##### Dataset section #####

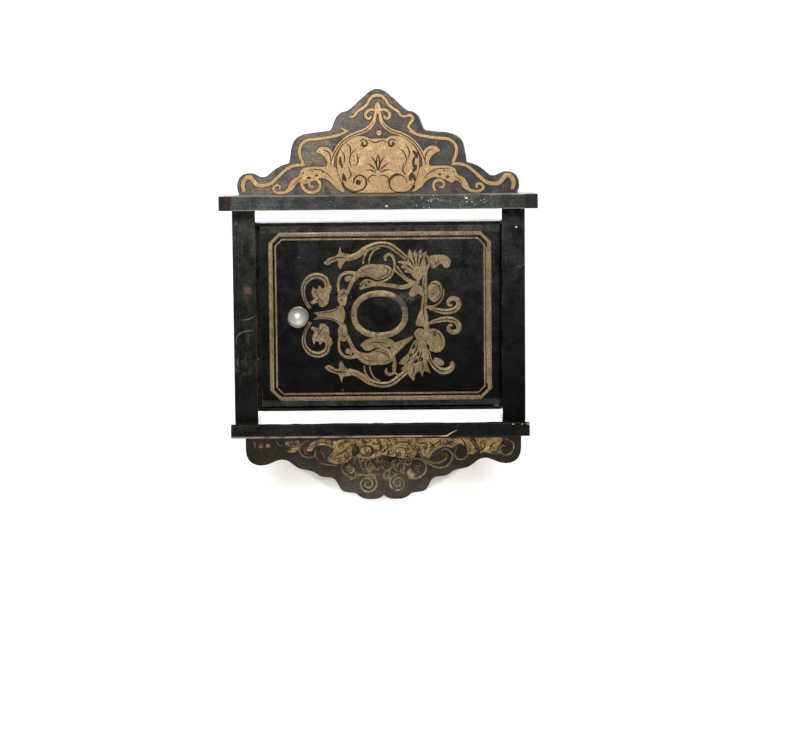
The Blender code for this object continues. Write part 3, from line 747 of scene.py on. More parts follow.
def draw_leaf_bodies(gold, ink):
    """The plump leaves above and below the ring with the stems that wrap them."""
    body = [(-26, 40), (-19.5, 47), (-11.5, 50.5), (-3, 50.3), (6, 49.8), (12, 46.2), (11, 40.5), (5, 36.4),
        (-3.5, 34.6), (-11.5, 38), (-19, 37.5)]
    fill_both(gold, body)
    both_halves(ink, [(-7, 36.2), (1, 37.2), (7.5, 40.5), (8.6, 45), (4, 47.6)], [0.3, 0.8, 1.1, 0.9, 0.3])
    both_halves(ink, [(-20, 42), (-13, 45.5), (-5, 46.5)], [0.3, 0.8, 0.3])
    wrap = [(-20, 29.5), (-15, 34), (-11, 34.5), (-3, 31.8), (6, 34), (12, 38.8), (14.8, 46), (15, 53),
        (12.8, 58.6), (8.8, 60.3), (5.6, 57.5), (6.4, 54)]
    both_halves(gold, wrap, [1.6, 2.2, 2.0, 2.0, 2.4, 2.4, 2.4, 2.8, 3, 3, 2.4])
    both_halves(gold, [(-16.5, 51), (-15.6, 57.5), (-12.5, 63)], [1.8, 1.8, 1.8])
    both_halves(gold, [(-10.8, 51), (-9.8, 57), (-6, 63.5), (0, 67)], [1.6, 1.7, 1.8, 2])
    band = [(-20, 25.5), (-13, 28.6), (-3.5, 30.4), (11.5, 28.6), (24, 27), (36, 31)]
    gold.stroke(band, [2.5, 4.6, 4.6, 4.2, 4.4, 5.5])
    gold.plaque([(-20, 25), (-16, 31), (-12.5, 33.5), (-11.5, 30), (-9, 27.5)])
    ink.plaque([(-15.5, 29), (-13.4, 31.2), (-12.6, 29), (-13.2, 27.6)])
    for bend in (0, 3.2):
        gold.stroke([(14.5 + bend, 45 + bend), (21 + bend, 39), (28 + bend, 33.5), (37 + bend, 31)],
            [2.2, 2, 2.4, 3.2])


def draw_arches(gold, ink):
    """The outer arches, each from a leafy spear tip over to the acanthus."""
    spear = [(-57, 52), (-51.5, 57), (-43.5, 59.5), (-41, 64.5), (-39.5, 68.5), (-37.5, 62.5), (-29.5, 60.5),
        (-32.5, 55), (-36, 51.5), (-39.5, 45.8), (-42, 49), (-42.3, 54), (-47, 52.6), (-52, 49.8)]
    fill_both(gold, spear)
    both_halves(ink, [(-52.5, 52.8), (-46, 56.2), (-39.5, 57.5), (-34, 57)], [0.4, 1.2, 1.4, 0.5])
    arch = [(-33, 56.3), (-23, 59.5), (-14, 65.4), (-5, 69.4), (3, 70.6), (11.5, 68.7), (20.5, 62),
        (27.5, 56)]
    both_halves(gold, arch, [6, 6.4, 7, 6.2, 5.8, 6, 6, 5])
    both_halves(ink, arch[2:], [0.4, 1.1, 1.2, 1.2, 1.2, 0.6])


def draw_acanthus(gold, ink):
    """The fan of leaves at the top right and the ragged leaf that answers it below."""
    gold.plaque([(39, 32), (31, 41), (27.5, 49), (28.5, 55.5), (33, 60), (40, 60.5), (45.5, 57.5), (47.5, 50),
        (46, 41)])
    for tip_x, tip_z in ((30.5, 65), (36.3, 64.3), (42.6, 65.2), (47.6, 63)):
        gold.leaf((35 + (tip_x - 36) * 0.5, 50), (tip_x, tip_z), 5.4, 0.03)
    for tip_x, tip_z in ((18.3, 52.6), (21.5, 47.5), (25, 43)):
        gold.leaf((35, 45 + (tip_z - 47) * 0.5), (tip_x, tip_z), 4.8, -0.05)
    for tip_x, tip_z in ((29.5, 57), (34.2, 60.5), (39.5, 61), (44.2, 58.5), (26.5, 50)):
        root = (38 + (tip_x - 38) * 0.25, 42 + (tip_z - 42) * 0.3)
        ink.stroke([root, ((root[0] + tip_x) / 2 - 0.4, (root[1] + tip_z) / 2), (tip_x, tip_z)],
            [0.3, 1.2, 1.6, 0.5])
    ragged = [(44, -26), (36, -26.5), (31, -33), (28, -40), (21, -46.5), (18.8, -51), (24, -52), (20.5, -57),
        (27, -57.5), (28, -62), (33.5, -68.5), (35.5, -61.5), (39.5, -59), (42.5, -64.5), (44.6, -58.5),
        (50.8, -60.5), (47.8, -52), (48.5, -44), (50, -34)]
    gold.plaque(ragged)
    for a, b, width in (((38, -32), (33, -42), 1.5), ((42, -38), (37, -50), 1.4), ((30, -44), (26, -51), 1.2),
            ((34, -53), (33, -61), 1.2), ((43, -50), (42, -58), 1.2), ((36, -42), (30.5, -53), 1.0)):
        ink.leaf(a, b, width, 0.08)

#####

Exercise task: Print again each line of the listing above, exactly as it appears.

Exercise result:
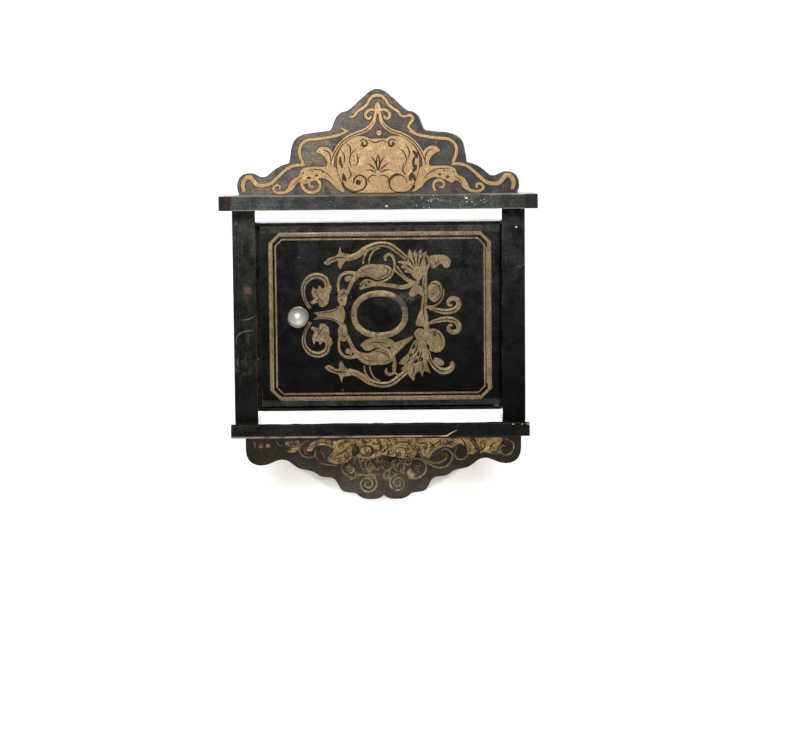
The Blender code for this object continues. Write part 3, from line 747 of scene.py on. More parts follow.
def draw_leaf_bodies(gold, ink):
    """The plump leaves above and below the ring with the stems that wrap them."""
    body = [(-26, 40), (-19.5, 47), (-11.5, 50.5), (-3, 50.3), (6, 49.8), (12, 46.2), (11, 40.5), (5, 36.4),
        (-3.5, 34.6), (-11.5, 38), (-19, 37.5)]
    fill_both(gold, body)
    both_halves(ink, [(-7, 36.2), (1, 37.2), (7.5, 40.5), (8.6, 45), (4, 47.6)], [0.3, 0.8, 1.1, 0.9, 0.3])
    both_halves(ink, [(-20, 42), (-13, 45.5), (-5, 46.5)], [0.3, 0.8, 0.3])
    wrap = [(-20, 29.5), (-15, 34), (-11, 34.5), (-3, 31.8), (6, 34), (12, 38.8), (14.8, 46), (15, 53),
        (12.8, 58.6), (8.8, 60.3), (5.6, 57.5), (6.4, 54)]
    both_halves(gold, wrap, [1.6, 2.2, 2.0, 2.0, 2.4, 2.4, 2.4, 2.8, 3, 3, 2.4])
    both_halves(gold, [(-16.5, 51), (-15.6, 57.5), (-12.5, 63)], [1.8, 1.8, 1.8])
    both_halves(gold, [(-10.8, 51), (-9.8, 57), (-6, 63.5), (0, 67)], [1.6, 1.7, 1.8, 2])
    band = [(-20, 25.5), (-13, 28.6), (-3.5, 30.4), (11.5, 28.6), (24, 27), (36, 31)]
    gold.stroke(band, [2.5, 4.6, 4.6, 4.2, 4.4, 5.5])
    gold.plaque([(-20, 25), (-16, 31), (-12.5, 33.5), (-11.5, 30), (-9, 27.5)])
    ink.plaque([(-15.5, 29), (-13.4, 31.2), (-12.6, 29), (-13.2, 27.6)])
    for bend in (0, 3.2):
        gold.stroke([(14.5 + bend, 45 + bend), (21 + bend, 39), (28 + bend, 33.5), (37 + bend, 31)],
            [2.2, 2, 2.4, 3.2])


def draw_arches(gold, ink):
    """The outer arches, each from a leafy spear tip over to the acanthus."""
    spear = [(-57, 52), (-51.5, 57), (-43.5, 59.5), (-41, 64.5), (-39.5, 68.5), (-37.5, 62.5), (-29.5, 60.5),
        (-32.5, 55), (-36, 51.5), (-39.5, 45.8), (-42, 49), (-42.3, 54), (-47, 52.6), (-52, 49.8)]
    fill_both(gold, spear)
    both_halves(ink, [(-52.5, 52.8), (-46, 56.2), (-39.5, 57.5), (-34, 57)], [0.4, 1.2, 1.4, 0.5])
    arch = [(-33, 56.3), (-23, 59.5), (-14, 65.4), (-5, 69.4), (3, 70.6), (11.5, 68.7), (20.5, 62),
        (27.5, 56)]
    both_halves(gold, arch, [6, 6.4, 7, 6.2, 5.8, 6, 6, 5])
    both_halves(ink, arch[2:], [0.4, 1.1, 1.2, 1.2, 1.2, 0.6])


def draw_acanthus(gold, ink):
    """The fan of leaves at the top right and the ragged leaf that answers it below."""
    gold.plaque([(39, 32), (31, 41), (27.5, 49), (28.5, 55.5), (33, 60), (40, 60.5), (45.5, 57.5), (47.5, 50),
        (46, 41)])
    for tip_x, tip_z in ((30.5, 65), (36.3, 64.3), (42.6, 65.2), (47.6, 63)):
        gold.leaf((35 + (tip_x - 36) * 0.5, 50), (tip_x, tip_z), 5.4, 0.03)
    for tip_x, tip_z in ((18.3, 52.6), (21.5, 47.5), (25, 43)):
        gold.leaf((35, 45 + (tip_z - 47) * 0.5), (tip_x, tip_z), 4.8, -0.05)
    for tip_x, tip_z in ((29.5, 57), (34.2, 60.5), (39.5, 61), (44.2, 58.5), (26.5, 50)):
        root = (38 + (tip_x - 38) * 0.25, 42 + (tip_z - 42) * 0.3)
        ink.stroke([root, ((root[0] + tip_x) / 2 - 0.4, (root[1] + tip_z) / 2), (tip_x, tip_z)],
            [0.3, 1.2, 1.6, 0.5])
    ragged = [(44, -26), (36, -26.5), (31, -33), (28, -40), (21, -46.5), (18.8, -51), (24, -52), (20.5, -57),
        (27, -57.5), (28, -62), (33.5, -68.5), (35.5, -61.5), (39.5, -59), (42.5, -64.5), (44.6, -58.5),
        (50.8, -60.5), (47.8, -52), (48.5, -44), (50, -34)]
    gold.plaque(ragged)
    for a, b, width in (((38, -32), (33, -42), 1.5), ((42, -38), (37, -50), 1.4), ((30, -44), (26, -51), 1.2),
            ((34, -53), (33, -61), 1.2), ((43, -50), (42, -58), 1.2), ((36, -42), (30.5, -53), 1.0)):
        ink.leaf(a, b, width, 0.08)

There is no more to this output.